Jenny McCartney Jenny McCartney

The stuff of nightmares: Retrievals podcast reviewed

Plus: an atmospheric new radio documentary on Diane Arbus

Credit: Getty Images 
issue 22 July 2023

It is the stuff of nightmares, or a queasily dystopian film plot. A woman is undergoing a surgical procedure in a top-rated US clinic. The aim is ‘egg retrieval’, a process which collects eggs from the ovaries for use in IVF. It involves nerves and hope, long needles and pain – except the patient has been promised that the latter will be minimal, thanks to an injection of fentanyl, a powerful opioid.

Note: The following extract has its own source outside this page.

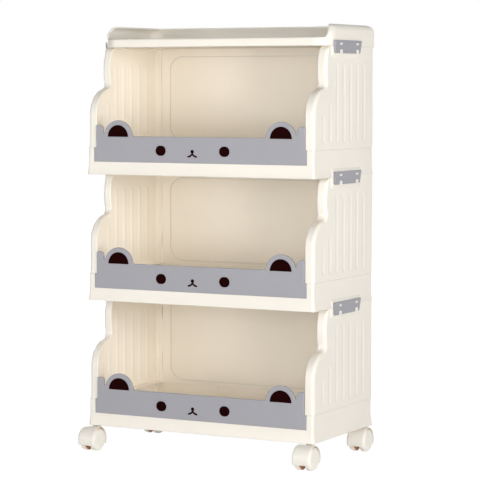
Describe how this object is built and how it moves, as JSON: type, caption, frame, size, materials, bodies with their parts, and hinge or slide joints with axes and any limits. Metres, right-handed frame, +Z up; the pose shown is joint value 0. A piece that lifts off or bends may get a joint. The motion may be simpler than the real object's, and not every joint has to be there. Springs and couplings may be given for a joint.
{
  "type": "rolling storage rack",
  "caption": "Rolling storage rack for a child's room: stacked open bins with fluted sides, grey rails shaped as eared animal faces, a galleried top tray and twin-wheel swivel casters.",
  "frame": {"origin": "on the floor, in the middle of the whole footprint of rack and casters as they stand at rest; the middle of the shelves is 12.4 mm from it towards +Y, because all casters rest trailing towards the front and reach out past the shelves there", "axes": "+X to the right as seen from the front, -Y out through the open front, +Z up"},
  "size_m": [0.43, 0.2508, 0.7055],
  "materials": {
    "shell": "satin moulded polypropylene, warm cream",
    "rail": "satin moulded plastic, grey",
    "inlay": "matt, near-black maroon",
    "link_plate": "satin moulded plastic, grey",
    "caster": "satin moulded plastic, warm cream",
    "steel": "bright turned steel"
  },
  "bodies": {
    "rack": {"lower_shelf": "shell", "lower_left_panel": "shell", "lower_right_panel": "shell", "lower_back_panel": "shell", "lower_front_rail": "rail", "lower_ear_inlays": "inlay", "lower_face_inlays": "inlay", "lower_left_link_plate": "link_plate", "lower_right_link_plate": "link_plate", "middle_shelf": "shell", "middle_left_panel": "shell", "middle_right_panel": "shell", "middle_back_panel": "shell", "middle_front_rail": "rail", "middle_ear_inlays": "inlay", "middle_face_inlays": "inlay", "middle_left_link_plate": "link_plate", "middle_right_link_plate": "link_plate", "upper_shelf": "shell", "upper_left_panel": "shell", "upper_right_panel": "shell", "upper_back_panel": "shell", "upper_front_rail": "rail", "upper_ear_inlays": "inlay", "upper_face_inlays": "inlay", "upper_left_link_plate": "link_plate", "upper_right_link_plate": "link_plate", "top_tray": "shell", "front_left_caster_sleeve": "caster", "front_left_caster_stem": "steel", "front_right_caster_sleeve": "caster", "front_right_caster_stem": "steel", "back_left_caster_sleeve": "caster", "back_left_caster_stem": "steel", "back_right_caster_sleeve": "caster", "back_right_caster_stem": "steel"},
    "front_left_caster": {"front_left_caster_hood": "caster", "front_left_caster_axle": "steel"},
    "front_left_left_wheel": {"front_left_left_wheel": "caster"},
    "front_left_right_wheel": {"front_left_right_wheel": "caster"},
    "front_right_caster": {"front_right_caster_hood": "caster", "front_right_caster_axle": "steel"},
    "front_right_left_wheel": {"front_right_left_wheel": "caster"},
    "front_right_right_wheel": {"front_right_right_wheel": "caster"},
    "back_left_caster": {"back_left_caster_hood": "caster", "back_left_caster_axle": "steel"},
    "back_left_left_wheel": {"back_left_left_wheel": "caster"},
    "back_left_right_wheel": {"back_left_right_wheel": "caster"},
    "back_right_caster": {"back_right_caster_hood": "caster", "back_right_caster_axle": "steel"},
    "back_right_left_wheel": {"back_right_left_wheel": "caster"},
    "back_right_right_wheel": {"back_right_right_wheel": "caster"}
  },
  "joints": [
    {"name": "front_left_swivel", "type": "hinge", "parent": "rack", "child": "front_left_caster", "pos_m": [-0.199, -0.0891, 0.0415], "axis": [0, 0, 1], "continuous": true},
    {"name": "front_left_left_wheel_spin", "type": "hinge", "parent": "front_left_caster", "child": "front_left_left_wheel", "pos_m": [-0.20935, -0.1041, 0.019], "axis": [-1, 0, 0], "continuous": true},
    {"name": "front_left_right_wheel_spin", "type": "hinge", "parent": "front_left_caster", "child": "front_left_right_wheel", "pos_m": [-0.18865, -0.1041, 0.019], "axis": [-1, 0, 0], "continuous": true},
    {"name": "front_right_swivel", "type": "hinge", "parent": "rack", "child": "front_right_caster", "pos_m": [0.199, -0.0891, 0.0415], "axis": [0, 0, 1], "continuous": true},
    {"name": "front_right_left_wheel_spin", "type": "hinge", "parent": "front_right_caster", "child": "front_right_left_wheel", "pos_m": [0.18865, -0.1041, 0.019], "axis": [-1, 0, 0], "continuous": true},
    {"name": "front_right_right_wheel_spin", "type": "hinge", "parent": "front_right_caster", "child": "front_right_right_wheel", "pos_m": [0.20935, -0.1041, 0.019], "axis": [-1, 0, 0], "continuous": true},
    {"name": "back_left_swivel", "type": "hinge", "parent": "rack", "child": "back_left_caster", "pos_m": [-0.199, 0.1139, 0.0415], "axis": [0, 0, 1], "continuous": true},
    {"name": "back_left_left_wheel_spin", "type": "hinge", "parent": "back_left_caster", "child": "back_left_left_wheel", "pos_m": [-0.20935, 0.0989, 0.019], "axis": [-1, 0, 0], "continuous": true},
    {"name": "back_left_right_wheel_spin", "type": "hinge", "parent": "back_left_caster", "child": "back_left_right_wheel", "pos_m": [-0.18865, 0.0989, 0.019], "axis": [-1, 0, 0], "continuous": true},
    {"name": "back_right_swivel", "type": "hinge", "parent": "rack", "child": "back_right_caster", "pos_m": [0.199, 0.1139, 0.0415], "axis": [0, 0, 1], "continuous": true},
    {"name": "back_right_left_wheel_spin", "type": "hinge", "parent": "back_right_caster", "child": "back_right_left_wheel", "pos_m": [0.18865, 0.0989, 0.019], "axis": [-1, 0, 0], "continuous": true},
    {"name": "back_right_right_wheel_spin", "type": "hinge", "parent": "back_right_caster", "child": "back_right_right_wheel", "pos_m": [0.20935, 0.0989, 0.019], "axis": [-1, 0, 0], "continuous": true}
  ]
}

The pain certainly isn’t minimal, however. It’s excruciating. When the woman says how much it hurts, the nurse tops up the dose, and then says the patient has now received the maximum allowed. There might be a touch of reproof in the refusal, if you’re sensitive to such things, and most women are. The woman grits her teeth and carries on with the agonising treatment, telling herself that perhaps it’s her fault, maybe her body is resistant to fentanyl. Except it later turns out that she never received any painkiller at all. A drug-addicted nurse, Donna, has been stealing the fentanyl, replacing it with saline, and no one else at the clinic has noticed.

Astonishing that with so many women reporting acute pain, none of the medical staff saw a problem

This is the story explored in the podcast Retrievals, and it didn’t happen to just one woman at the Yale fertility clinic in Connecticut, but as many as 200. Astonishing, you might think, that with so many women reporting acute pain – ‘I swore, I was using curse words,’ one recalls – none of the medical staff saw a serious problem. When the truth first leaked out, the women’s sense of betrayal was profound, not least among those who had Donna as their nurse: ‘I remember asking her if it’s normal to be in that much pain. And she looked at me and said, yes.